* WORK REQUIRED
Collect every line of the records below that contains the word "axes".

[Structured object records]
────────────────────────────────────────

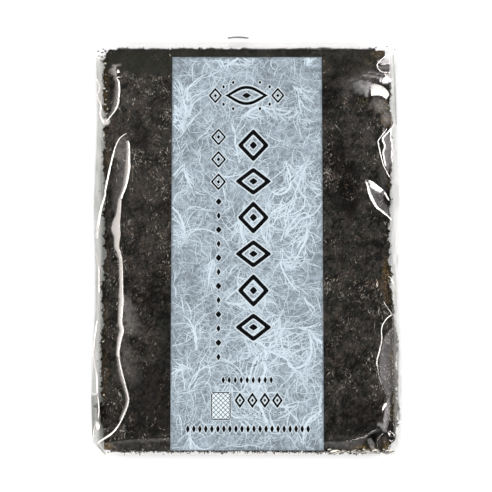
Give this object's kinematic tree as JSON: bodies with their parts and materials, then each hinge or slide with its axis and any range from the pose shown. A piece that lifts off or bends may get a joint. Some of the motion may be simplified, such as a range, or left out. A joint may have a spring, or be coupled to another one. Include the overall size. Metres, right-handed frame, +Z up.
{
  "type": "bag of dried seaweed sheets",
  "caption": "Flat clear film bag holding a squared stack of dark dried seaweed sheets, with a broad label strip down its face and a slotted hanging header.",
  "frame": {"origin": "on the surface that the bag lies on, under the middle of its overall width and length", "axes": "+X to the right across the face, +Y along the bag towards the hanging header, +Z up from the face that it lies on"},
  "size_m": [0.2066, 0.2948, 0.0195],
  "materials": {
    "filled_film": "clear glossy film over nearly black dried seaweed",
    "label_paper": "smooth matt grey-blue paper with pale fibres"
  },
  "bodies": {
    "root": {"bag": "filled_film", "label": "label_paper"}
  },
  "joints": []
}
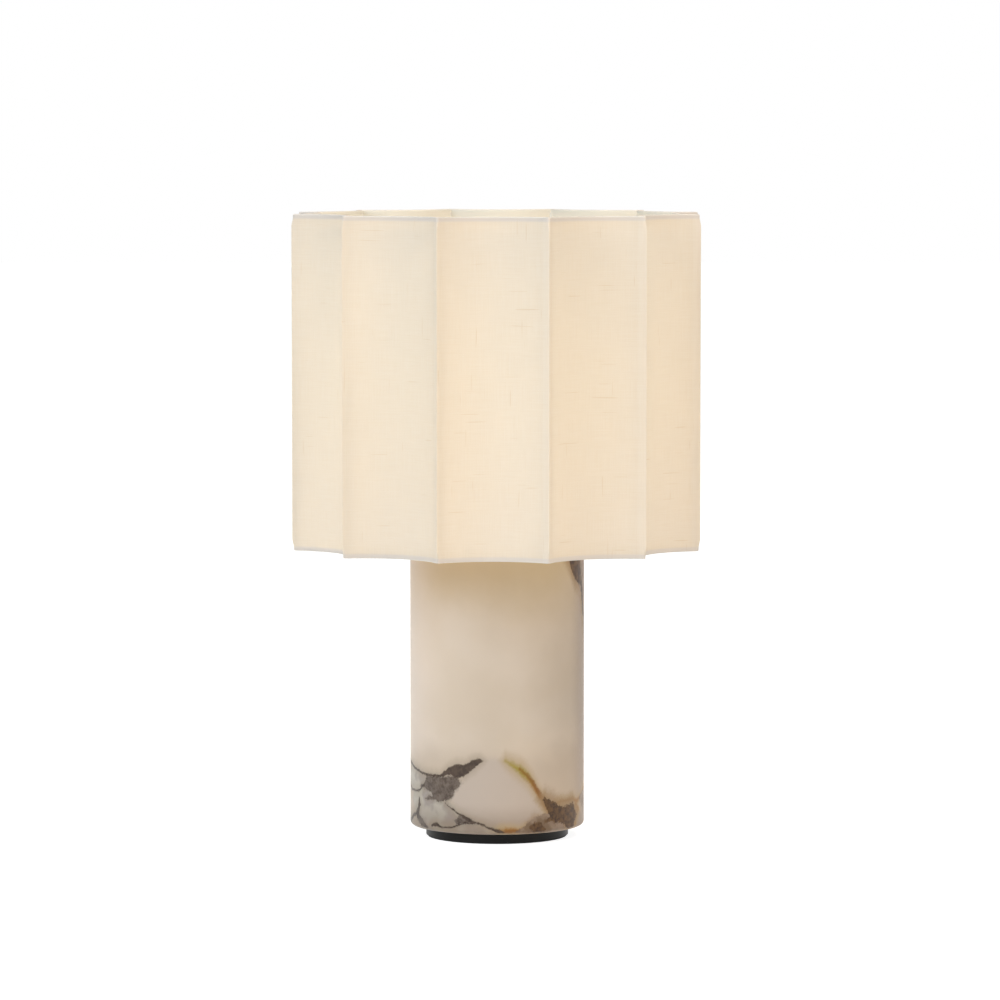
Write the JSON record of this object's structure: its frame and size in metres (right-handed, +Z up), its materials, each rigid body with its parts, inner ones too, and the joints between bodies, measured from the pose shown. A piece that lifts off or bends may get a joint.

────────────────────────────────────────

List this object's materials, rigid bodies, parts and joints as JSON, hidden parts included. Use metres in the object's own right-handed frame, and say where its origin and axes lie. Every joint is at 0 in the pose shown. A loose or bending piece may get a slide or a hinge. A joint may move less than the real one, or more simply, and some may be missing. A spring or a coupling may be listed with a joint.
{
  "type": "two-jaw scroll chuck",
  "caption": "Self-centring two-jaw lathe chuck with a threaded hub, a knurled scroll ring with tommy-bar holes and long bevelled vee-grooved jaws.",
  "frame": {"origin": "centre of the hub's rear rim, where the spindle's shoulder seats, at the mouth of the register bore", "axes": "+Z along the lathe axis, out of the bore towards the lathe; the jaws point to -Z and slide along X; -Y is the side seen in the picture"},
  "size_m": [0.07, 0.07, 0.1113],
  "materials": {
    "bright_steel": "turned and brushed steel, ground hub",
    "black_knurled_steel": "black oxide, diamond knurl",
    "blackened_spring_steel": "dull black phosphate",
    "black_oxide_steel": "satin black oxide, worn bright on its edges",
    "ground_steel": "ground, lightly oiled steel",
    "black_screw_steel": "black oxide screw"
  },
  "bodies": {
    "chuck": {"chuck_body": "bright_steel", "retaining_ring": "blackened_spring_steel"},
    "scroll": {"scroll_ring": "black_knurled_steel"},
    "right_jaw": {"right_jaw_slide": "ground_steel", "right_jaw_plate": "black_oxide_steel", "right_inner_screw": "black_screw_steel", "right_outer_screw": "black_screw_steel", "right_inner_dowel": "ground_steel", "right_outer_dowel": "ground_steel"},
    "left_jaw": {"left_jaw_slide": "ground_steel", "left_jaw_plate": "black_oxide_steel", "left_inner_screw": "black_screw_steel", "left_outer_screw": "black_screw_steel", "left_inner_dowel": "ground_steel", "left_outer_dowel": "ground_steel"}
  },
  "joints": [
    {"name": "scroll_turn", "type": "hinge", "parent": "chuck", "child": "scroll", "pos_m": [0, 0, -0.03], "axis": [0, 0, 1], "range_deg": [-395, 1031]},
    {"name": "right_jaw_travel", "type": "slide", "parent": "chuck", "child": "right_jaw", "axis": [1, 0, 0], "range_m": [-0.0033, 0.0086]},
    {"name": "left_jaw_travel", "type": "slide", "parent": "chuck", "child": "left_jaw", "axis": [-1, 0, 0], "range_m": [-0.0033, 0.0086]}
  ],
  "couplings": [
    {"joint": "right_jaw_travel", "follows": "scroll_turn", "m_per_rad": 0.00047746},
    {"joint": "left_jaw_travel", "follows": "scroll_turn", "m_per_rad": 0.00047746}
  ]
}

────────────────────────────────────────

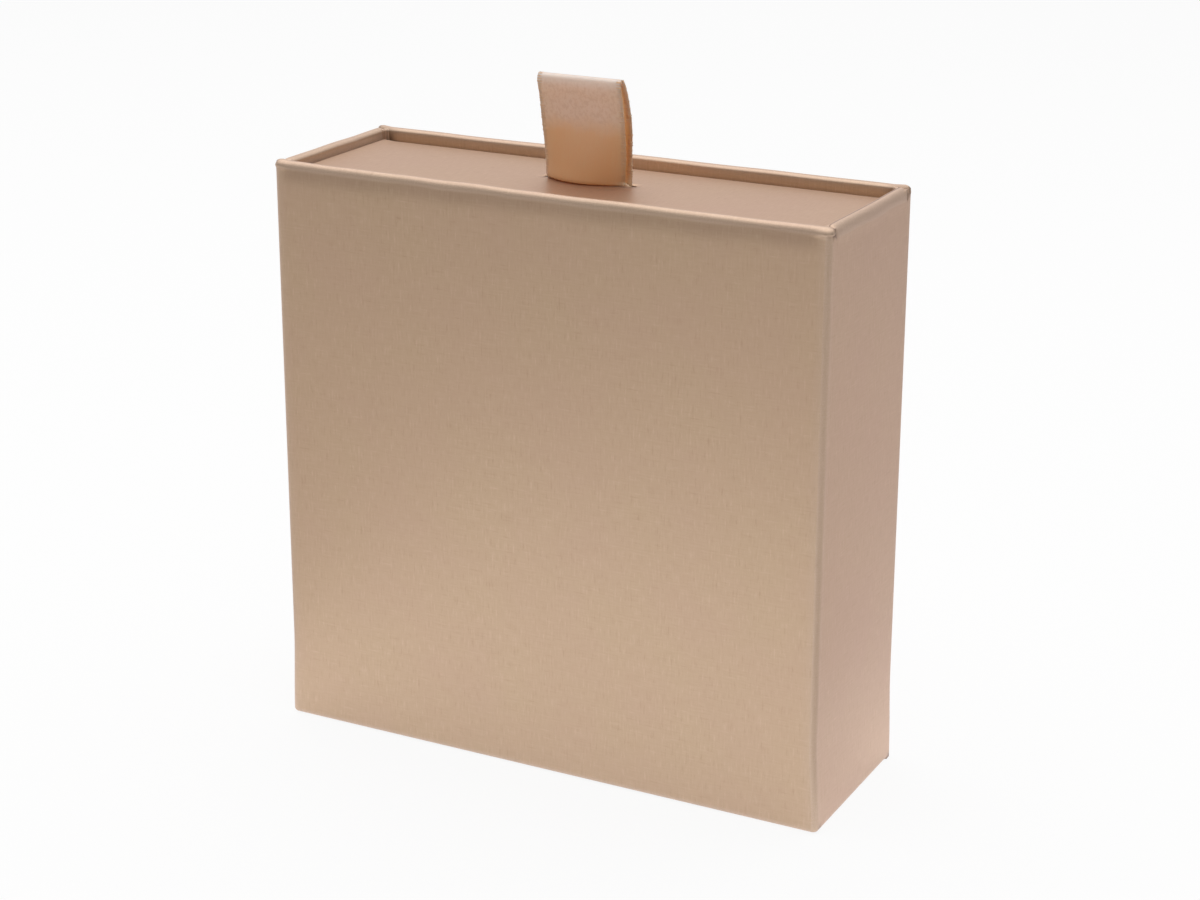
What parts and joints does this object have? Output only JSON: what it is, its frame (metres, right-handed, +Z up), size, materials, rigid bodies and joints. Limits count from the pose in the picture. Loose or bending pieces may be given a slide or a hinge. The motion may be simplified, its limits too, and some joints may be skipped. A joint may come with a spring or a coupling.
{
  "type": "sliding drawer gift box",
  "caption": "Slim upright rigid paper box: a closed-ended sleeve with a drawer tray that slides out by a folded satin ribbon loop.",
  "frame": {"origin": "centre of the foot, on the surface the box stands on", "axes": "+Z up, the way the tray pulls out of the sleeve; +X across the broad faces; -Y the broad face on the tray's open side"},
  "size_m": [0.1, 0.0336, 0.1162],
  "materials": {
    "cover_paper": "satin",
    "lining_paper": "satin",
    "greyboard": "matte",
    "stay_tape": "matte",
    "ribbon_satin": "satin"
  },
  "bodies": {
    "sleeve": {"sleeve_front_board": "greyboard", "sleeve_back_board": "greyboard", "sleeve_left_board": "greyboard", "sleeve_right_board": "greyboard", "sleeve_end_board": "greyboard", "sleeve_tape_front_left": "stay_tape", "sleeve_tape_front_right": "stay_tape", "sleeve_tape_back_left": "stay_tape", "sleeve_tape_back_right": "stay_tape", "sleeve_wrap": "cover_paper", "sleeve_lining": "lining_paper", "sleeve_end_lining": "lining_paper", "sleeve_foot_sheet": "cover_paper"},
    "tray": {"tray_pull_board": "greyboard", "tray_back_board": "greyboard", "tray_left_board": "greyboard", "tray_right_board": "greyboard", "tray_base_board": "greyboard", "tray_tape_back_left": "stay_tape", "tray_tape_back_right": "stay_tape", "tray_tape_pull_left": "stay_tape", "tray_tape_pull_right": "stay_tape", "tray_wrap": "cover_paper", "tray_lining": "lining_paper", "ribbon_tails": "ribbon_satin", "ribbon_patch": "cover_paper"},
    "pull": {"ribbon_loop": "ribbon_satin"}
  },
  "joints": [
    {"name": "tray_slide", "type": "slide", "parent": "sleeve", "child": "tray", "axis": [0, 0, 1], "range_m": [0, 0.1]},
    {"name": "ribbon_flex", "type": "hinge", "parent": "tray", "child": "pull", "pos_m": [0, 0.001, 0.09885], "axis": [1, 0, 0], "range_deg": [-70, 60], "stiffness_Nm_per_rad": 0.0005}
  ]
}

────────────────────────────────────────

* CORRECT RESPONSE
  "frame": {"origin": "on the surface that the bag lies on, under the middle of its overall width and length", "axes": "+X to the right across the face, +Y along the bag towards the hanging header, +Z up from the face that it lies on"},
List this object's materials, rigid bodies, parts and joints as JSON, hidden parts included. Use metres in the object's own right-handed frame, and say where its origin and axes lie. Every joint is at 0 in the pose shown. A loose or bending piece may get a slide or a hinge. A joint may move less than the real one, or more simply, and some may be missing. A spring or a coupling may be listed with a joint.
  "frame": {"origin": "centre of the hub's rear rim, where the spindle's shoulder seats, at the mouth of the register bore", "axes": "+Z along the lathe axis, out of the bore towards the lathe; the jaws point to -Z and slide along X; -Y is the side seen in the picture"},
  "frame": {"origin": "centre of the foot, on the surface the box stands on", "axes": "+Z up, the way the tray pulls out of the sleeve; +X across the broad faces; -Y the broad face on the tray's open side"},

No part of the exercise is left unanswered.